WHAT YOU HAVE TO DO: Repeat exactly the lines from the start of the entries below through the line containing "# +X runs along". Omit the rest.
%%
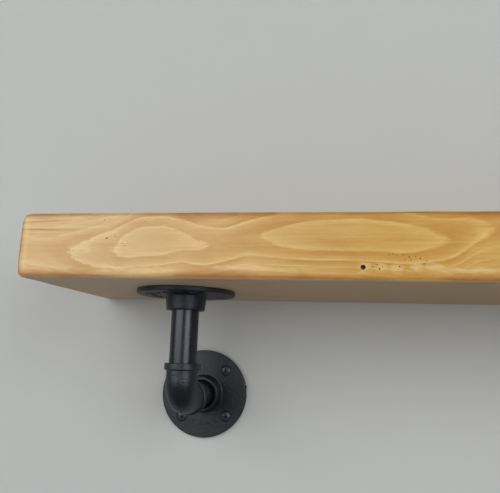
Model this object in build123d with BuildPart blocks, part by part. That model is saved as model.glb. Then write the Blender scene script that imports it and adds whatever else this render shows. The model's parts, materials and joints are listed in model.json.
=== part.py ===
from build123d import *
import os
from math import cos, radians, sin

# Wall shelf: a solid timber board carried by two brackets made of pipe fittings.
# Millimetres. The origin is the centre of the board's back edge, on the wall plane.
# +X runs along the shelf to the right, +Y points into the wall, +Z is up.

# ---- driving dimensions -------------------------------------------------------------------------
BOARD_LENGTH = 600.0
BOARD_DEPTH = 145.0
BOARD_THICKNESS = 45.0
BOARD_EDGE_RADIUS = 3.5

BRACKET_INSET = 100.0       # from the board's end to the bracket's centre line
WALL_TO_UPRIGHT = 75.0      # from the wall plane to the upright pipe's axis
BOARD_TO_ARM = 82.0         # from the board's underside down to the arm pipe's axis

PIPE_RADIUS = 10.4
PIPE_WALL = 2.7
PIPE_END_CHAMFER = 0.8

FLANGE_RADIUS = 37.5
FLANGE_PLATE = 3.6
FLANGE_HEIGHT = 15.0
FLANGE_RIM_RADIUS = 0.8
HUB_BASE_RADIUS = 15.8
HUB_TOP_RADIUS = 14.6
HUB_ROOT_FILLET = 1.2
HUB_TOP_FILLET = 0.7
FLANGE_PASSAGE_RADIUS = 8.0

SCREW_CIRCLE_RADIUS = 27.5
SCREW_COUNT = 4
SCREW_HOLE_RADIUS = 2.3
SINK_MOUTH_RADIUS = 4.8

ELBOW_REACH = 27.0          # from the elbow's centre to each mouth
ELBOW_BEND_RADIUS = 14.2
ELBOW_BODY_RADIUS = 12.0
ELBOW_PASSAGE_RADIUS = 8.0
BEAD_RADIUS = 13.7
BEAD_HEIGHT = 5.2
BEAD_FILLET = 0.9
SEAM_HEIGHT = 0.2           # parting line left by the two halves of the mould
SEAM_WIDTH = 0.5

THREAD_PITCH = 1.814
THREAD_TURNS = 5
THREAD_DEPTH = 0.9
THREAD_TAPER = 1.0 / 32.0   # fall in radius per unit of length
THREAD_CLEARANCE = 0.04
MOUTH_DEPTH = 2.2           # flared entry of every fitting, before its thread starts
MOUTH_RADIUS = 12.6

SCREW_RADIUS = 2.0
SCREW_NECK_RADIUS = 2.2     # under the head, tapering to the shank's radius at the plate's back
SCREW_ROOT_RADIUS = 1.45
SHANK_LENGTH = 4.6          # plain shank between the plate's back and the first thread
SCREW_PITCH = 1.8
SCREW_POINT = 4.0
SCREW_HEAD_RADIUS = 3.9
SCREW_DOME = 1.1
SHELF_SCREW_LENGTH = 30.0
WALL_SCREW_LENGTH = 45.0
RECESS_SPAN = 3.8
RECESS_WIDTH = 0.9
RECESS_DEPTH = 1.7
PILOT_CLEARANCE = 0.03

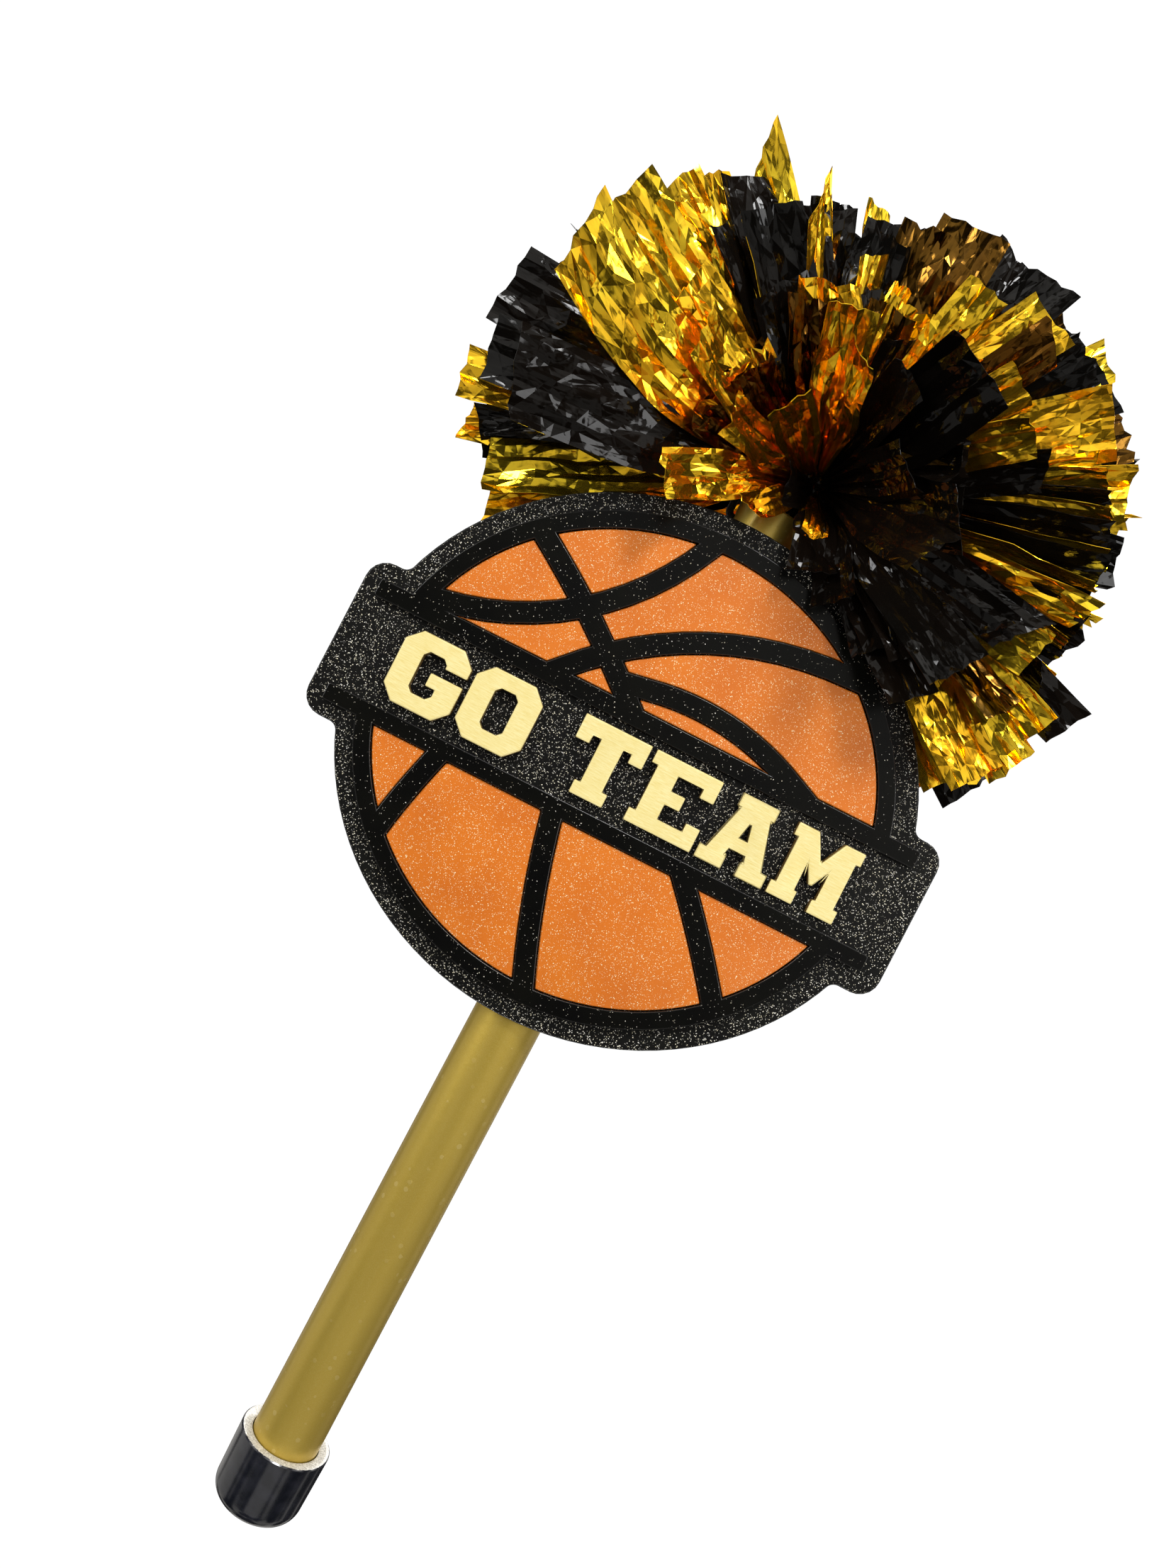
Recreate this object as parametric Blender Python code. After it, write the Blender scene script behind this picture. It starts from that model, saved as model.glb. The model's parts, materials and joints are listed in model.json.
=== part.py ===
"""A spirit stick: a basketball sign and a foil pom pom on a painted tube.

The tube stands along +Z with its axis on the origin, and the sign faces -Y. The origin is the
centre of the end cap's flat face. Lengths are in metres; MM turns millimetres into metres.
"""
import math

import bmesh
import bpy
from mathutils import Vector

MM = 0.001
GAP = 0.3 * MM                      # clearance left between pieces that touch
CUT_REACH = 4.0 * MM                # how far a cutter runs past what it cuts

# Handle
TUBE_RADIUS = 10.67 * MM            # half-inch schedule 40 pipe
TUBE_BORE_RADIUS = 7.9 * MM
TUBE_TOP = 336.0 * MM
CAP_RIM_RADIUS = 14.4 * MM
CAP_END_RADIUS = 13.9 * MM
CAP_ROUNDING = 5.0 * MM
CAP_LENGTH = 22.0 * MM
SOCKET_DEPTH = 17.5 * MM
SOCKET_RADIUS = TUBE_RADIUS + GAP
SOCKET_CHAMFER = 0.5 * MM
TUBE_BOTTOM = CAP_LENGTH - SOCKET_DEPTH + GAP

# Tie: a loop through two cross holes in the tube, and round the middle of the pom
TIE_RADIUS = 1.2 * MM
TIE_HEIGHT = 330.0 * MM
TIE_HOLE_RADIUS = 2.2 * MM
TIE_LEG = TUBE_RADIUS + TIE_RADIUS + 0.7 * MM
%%
TASK SOLUTION:
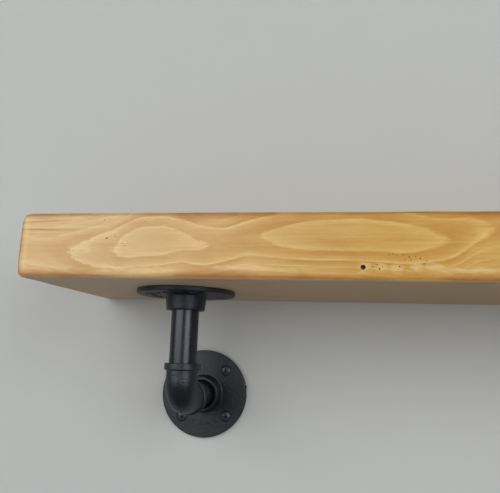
Model this object in build123d with BuildPart blocks, part by part. That model is saved as model.glb. Then write the Blender scene script that imports it and adds whatever else this render shows. The model's parts, materials and joints are listed in model.json.
=== part.py ===
from build123d import *
import os
from math import cos, radians, sin

# Wall shelf: a solid timber board carried by two brackets made of pipe fittings.
# Millimetres. The origin is the centre of the board's back edge, on the wall plane.
# +X runs along the shelf to the right, +Y points into the wall, +Z is up.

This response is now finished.